Pepe Viyuela.

El domingo 23 de julio, PP y Vox han pasado a escribirse con minúscula y el señor Feijóo ha dejado de ser la gran esperanza blanca de la derecha y la ultraderecha, para convertirse en el increíble hombre menguante.

El exceso de triunfalismo, las amenazas derogatorias, la pérdida del centro para echarse en brazos del hijo renegado y una campaña repleta de mentiras, ha hecho salir encogidos a ambos partidos de la lavadora electoral y les ha enviado al rincón de pensar.

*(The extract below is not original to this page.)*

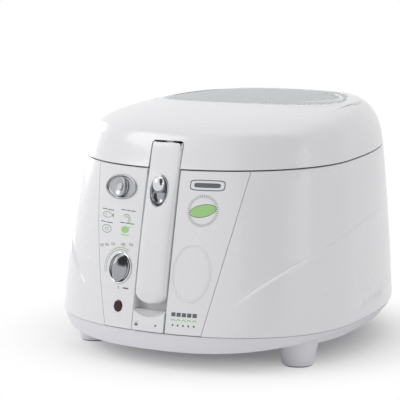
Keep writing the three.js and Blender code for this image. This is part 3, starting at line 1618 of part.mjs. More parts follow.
function makeLidShell() {
  const outer = solid(lidBody(0));
  let shell = outer.subtract(solid(lidBody(lid.wall)).add(solid(seamSlab(lid.wall, -past, 1))));
  const ledgeDepth = filter.thickness + clearance;
  const ledge = solid(lidBody(1)).subtract(solid(lidBody(ledgeDepth + 2)));
  shell = shell.add(ledge.intersect(filterPrism(3)).subtract(filterPrism(-filter.ledge)));
  const recess = filterPrism(0).subtract(solid(lidBody(ledgeDepth)));
  shell = shell.subtract(recess).subtract(filterPrism(-filter.ledge));
  for (const [x, y] of linerBosses) {
    const bossBottom = liner.flangeHeight + liner.sheet + clearance;
    const post = rodZ(screw.headRadius + 0.4, bossBottom, past * 2, 10);
    const boss = solid(inWorld(moved(post, x, y, 0), seam));
    const hole = rodZ(pinHole(screw.shaftRadius), 0, bossBottom + screw.length, 8);
    const bore = inWorld(moved(hole, x, y, 0), seam);
    shell = shell.add(boss.intersect(solid(lidBody(1)))).subtract(solid(bore));
  }
  for (const x of earPlaces()) {
    const half = hinge.earWidth / 2 + clearance;
    const reach = half + hinge.knuckleWidth;
    const arm = block(x - reach, x + reach, hingeY - hinge.armLength, hingeY, hingeZ - 3, hingeZ + 3);
    const knuckle = solid(arm)
      .subtract(solid(lidBody(lid.wall)))
      .add(solid(rodX(hinge.earRadius, x - reach, x + reach, hingeY, hingeZ)));
    const front = hingeY - hinge.armLength;
    const top = hingeZ + hinge.earRadius + 1.5;
    const window = block(x - half, x + half, front, past * 6, casing.seamFrontHeight - 1, top);
    shell = shell
      .add(knuckle)
      .subtract(solid(window))
      .subtract(solid(rodX(pinHole(hinge.pinRadius), x - past / 2, x + past / 2, hingeY, hingeZ)));
  }
  const notchHalf = handle.topHalfWidth + handle.sideGap;
  const notchTop = face.localToWorld(new THREE.Vector3(0, 0, handleTop)).z + handle.sideGap;
  const notch = block(-notchHalf, notchHalf, casing.bottomFront, handlePivot.y + 6, 0, notchTop);
  return shell.subtract(solid(notch));
}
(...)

No debe resultar fácil pensar después de haberse quedado de patitas en la calle y con un portazo en las narices, en lugar de verse sentados en la poltrona del palacio de la Moncloa.

Eso es con lo que soñaban un Feijóo venido a más, que durante la campaña rehusó debates, le creció una nariz del tamaño de un intxaurrondo por decir mentiras y le persiguió su amistad con narcos o, como él dice, simples contrabandistas; y un Abascal que prometió cientocincuentaycincos, que niega la violencia machista y al que le encanta hacerse pasar por el cid campeador (también en este caso con minúscula).

Ahí están, sin duda, en ese rincón de los boxeadores magullados cuando, entre asalto y asalto, se sientan en la banqueta, aturdidos, al borde del desmayo, con pena y rabia de sí mismos, después de haber encajado un gancho de izquierda que los ha dejado para el arrastre.

Se encuentran ambos buscando soluciones para evitar seguir encajando más golpes que les hagan perder del todo el equilibrio. «¿Cómo no lo vimos venir?» «¡Qué guantazo nos han dado esos inoportunos votantes progresistas que no vimos acudir a la urna!».

Están analizando con cara de póquer lo que ha pasado, con lo desagradable que debe ser analizar cuando el verbo que esperaban conjugar era el de derogar.

Qué difícil debe ser pensar en ese instante en el que te sangra el mentón y te falta el aliento, qué difícil decidir qué hacer nada más levantarte de la lona, cuando pensabas que ganarías por KO y te acaban de sentar de culo y sientes que ya no te salva ni la campana, ni siquiera las de la catedral de Santiago, a las que ha acudido el apóstol Feijóo completamente sonado.

Tan aturdido está el púgil que la noche electoral solo acertaba a afirmar que su pepeito había ganado las elecciones y que no iba a renunciar al derecho a intentar formar gobierno. Pues adelante, a arremangarse y a intentarlo.

Su problema es que solo le queda un amiguito dispuesto a hablar con él y que resulta ser el matón que entona el Cara al sol cada mañana en el patio. Todos le han dado la espalda, nadie quiere darle bola y ahora mira con envidia a quienes están formando equipo para jugar el próximo partido.

Te asomas al balcón de Génova para balbucear con la boca seca excusas de victoria pírrica y te encuentras con tus propias huestes vociferando sin pudor el nombre de tu peor enemiga, la misma que sabes que está deseando darte el abrazo del oso en cuanto le venga bien a ella. No hay derecho a que la justicia poética sea tan cruel. Vimos relucir los colmillos de la dama y también observamos cómo se encogía de hombros mirando a su jefe en minúscula con aires de superioridad, al tiempo que parecía estar diciéndole «si no te tiro por el balcón ahora mismo es porque no quiero».